Space usage comes from two sources:
- Recursive call stack for nested expressions
- Variable stacks for active scopes
In the worst case, deeply nested expressions may require linear auxiliary memory.
Test Cases
sol = Solution()
assert sol.evaluate("1") == 1 # single integer
assert sol.evaluate("-5") == -5 # negative integer
assert sol.evaluate("(add 1 2)") == 3 # basic addition
assert sol.evaluate("(mult 3 4)") == 12 # basic multiplication
assert sol.evaluate("(let x 2 x)") == 2 # simple variable assignment
assert sol.evaluate(
"(let x 2 (mult x (let x 3 y 4 (add x y))))"
) == 14 # nested scope shadowing
assert sol.evaluate(
"(let x 3 x 2 x)"
) == 2 # sequential reassignment
assert sol.evaluate(
"(let x 1 y 2 x (add x y) (add x y))"
) == 5 # assignment using previous expressions
assert sol.evaluate(
"(let x 2 y (add x 3) (mult y 2))"
) == 10 # variable depending on previous variable
assert sol.evaluate(
"(let a1 3 b2 (mult a1 2) (add b2 a1))"
) == 9 # variables containing digits
assert sol.evaluate(
"(mult (add 2 3) (add 4 5))"
) == 45 # nested arithmetic expressions
assert sol.evaluate(
"(let x 1 (let x 2 (let x 3 x)))"
) == 3 # deeply nested shadowing
assert sol.evaluate(
"(let x 5 (add x (mult x 2)))"
) == 15 # variable reuse
assert sol.evaluate(
"(let x -2 y 3 (add x y))"
) == 1 # negative values inside expressions
| Test | Why |
|---|---|
"1" |
Validates direct integer parsing |
"-5" |
Validates negative integer handling |
"(add 1 2)" |
Tests addition |
"(mult 3 4)" |
Tests multiplication |
"(let x 2 x)" |
Tests simple variable lookup |
| Nested shadowing example | Tests lexical scoping |
| Sequential reassignment | Tests let evaluation order |
| Assignment from expression | Tests dependent assignments |
| Variables with digits | Tests variable parsing rules |
| Nested arithmetic | Tests recursive parsing |
| Deep shadow nesting | Tests multiple scope levels |
| Variable reuse | Tests repeated variable access |
| Negative values | Tests arithmetic with negatives |
Edge Cases
One important edge case is variable shadowing across nested scopes.
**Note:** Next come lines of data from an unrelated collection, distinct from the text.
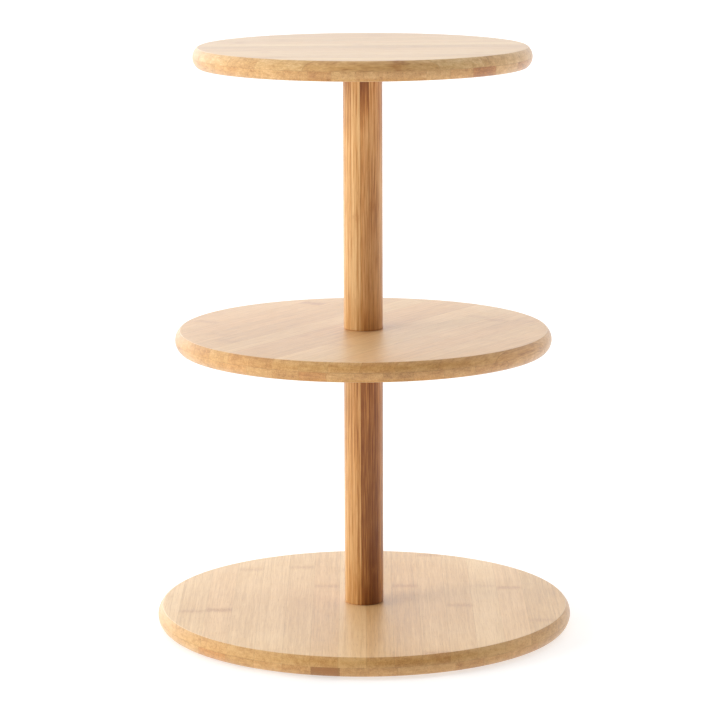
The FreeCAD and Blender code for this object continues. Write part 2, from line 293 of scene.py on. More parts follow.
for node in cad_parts:
    if not node.endswith("_insert"):
        continue
    low, high = rise(node)
    inside = levels(low + MOUTH, high - MOUTH, PITCH)
    outside = levels(low + MOUTH, high - MOUTH, COARSE_PITCH / 2)
    rings = [(female_thread, height) for height in inside]
    rings += [(thread_radius, high), (insert_radius - MOUTH, high)]
    rings += [(coarse_thread, height) for height in reversed(outside)]
    rings += [(insert_radius - MOUTH, low), (thread_radius, low)]
    fittings[node] = turn(node + "_threaded", rings, segments=48, closed=True, sharp_degrees=50)
print("threaded pieces:", ", ".join(sorted(fittings)))

# %% [markdown]
# ## The bolt and its washer
#
# Turn the stand over and this is the only metal in sight: a button-head bolt with a hexagon socket,
# sunk in the counterbore on a plain washer. The head is forged, so its dome is smooth. The socket is
# punched, which leaves a crisp hexagon with a shallow drilled cone at the bottom.

# %% The bolt's head
HEAD_FLAT = 3.0 * MM  # radius of the flat around the socket
HEAD_DOME = 5.0 * MM
KEY_FLATS = 4.0 * MM
BRIM_EDGE = 0.15 * MM
washer_low, washer_high = rise("base_washer")
head_radius = half_width("base_bolt")
bolt_low, bolt_high = rise("base_bolt")


def hexagon(angle, height):
    return KEY_FLATS / 2 / math.cos(angle % (math.tau / 6) - math.tau / 12)


def dome(steps):
    """The head's side, as an arc from the flat to the brim."""
    start, end = Vector((HEAD_FLAT, bolt_low)), Vector((head_radius, washer_low - BRIM_EDGE))
    chord = end - start
    outwards = Vector((chord.y, -chord.x)).normalized()
    centre = (start + end) / 2 - outwards * math.sqrt(HEAD_DOME**2 - chord.length**2 / 4)
    points = [start.lerp(end, step / steps) - centre for step in range(steps + 1)]
    return [tuple(centre + point.normalized() * HEAD_DOME) for point in points]


print(f"head {2 * head_radius / MM:.1f} mm across, key {KEY_FLATS / MM:.0f} mm")

# %% Turn the bolt and washer
KEY_DEPTH = 2.1 * MM
KEY_CONE = 0.25 * MM  # the drilled cone at the bottom of the socket
KEY_EDGE = 0.15 * MM
KEY_MOUTH = 2.45 * MM
SHANK_PLAIN = 0.5 * MM  # under the head, before the thread starts
WASHER_HOLE = 3.2 * MM
WASHER_EDGE = 0.3 * MM
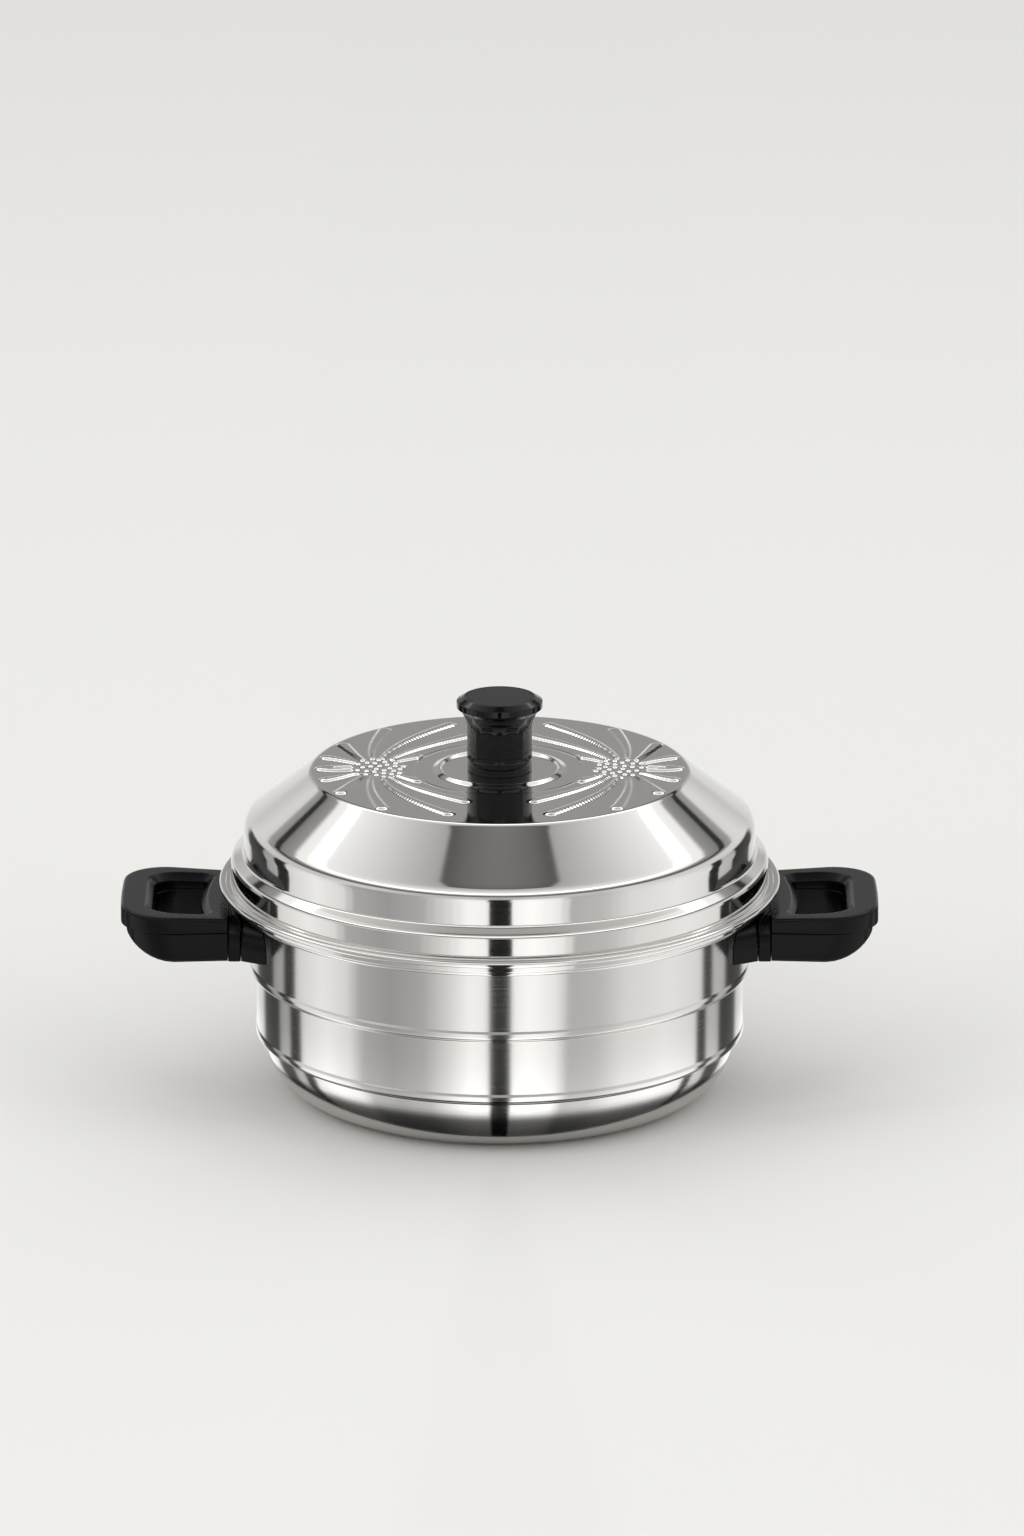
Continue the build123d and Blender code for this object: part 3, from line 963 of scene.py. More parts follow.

Expressions like:
(let x 1 (let x 2 x))
can easily produce incorrect results if scope restoration is not handled properly. A naive implementation might overwrite the outer value permanently. Using a stack for each variable solves this cleanly because inner values are pushed and later popped automatically.
Another tricky case is sequential assignment inside a single let expression. In:
(let x 1 y (add x 2) y)
the assignment to y must see the already assigned value of x. Processing assignments sequentially is therefore essential. The implementation evaluates and stores each assignment immediately before moving to the next token.
Negative integers are also easy to mishandle. Since variable names contain lowercase letters and digits, a leading - unambiguously indicates an integer. The parser explicitly checks for '-' before digit parsing, ensuring negative values are interpreted correctly.
A final subtle edge case is distinguishing between the final expression of a let and another assignment pair. The implementation determines this by examining what follows the token. If the next component represents an expression instead of a variable assignment, parsing switches to evaluating the final expression directly.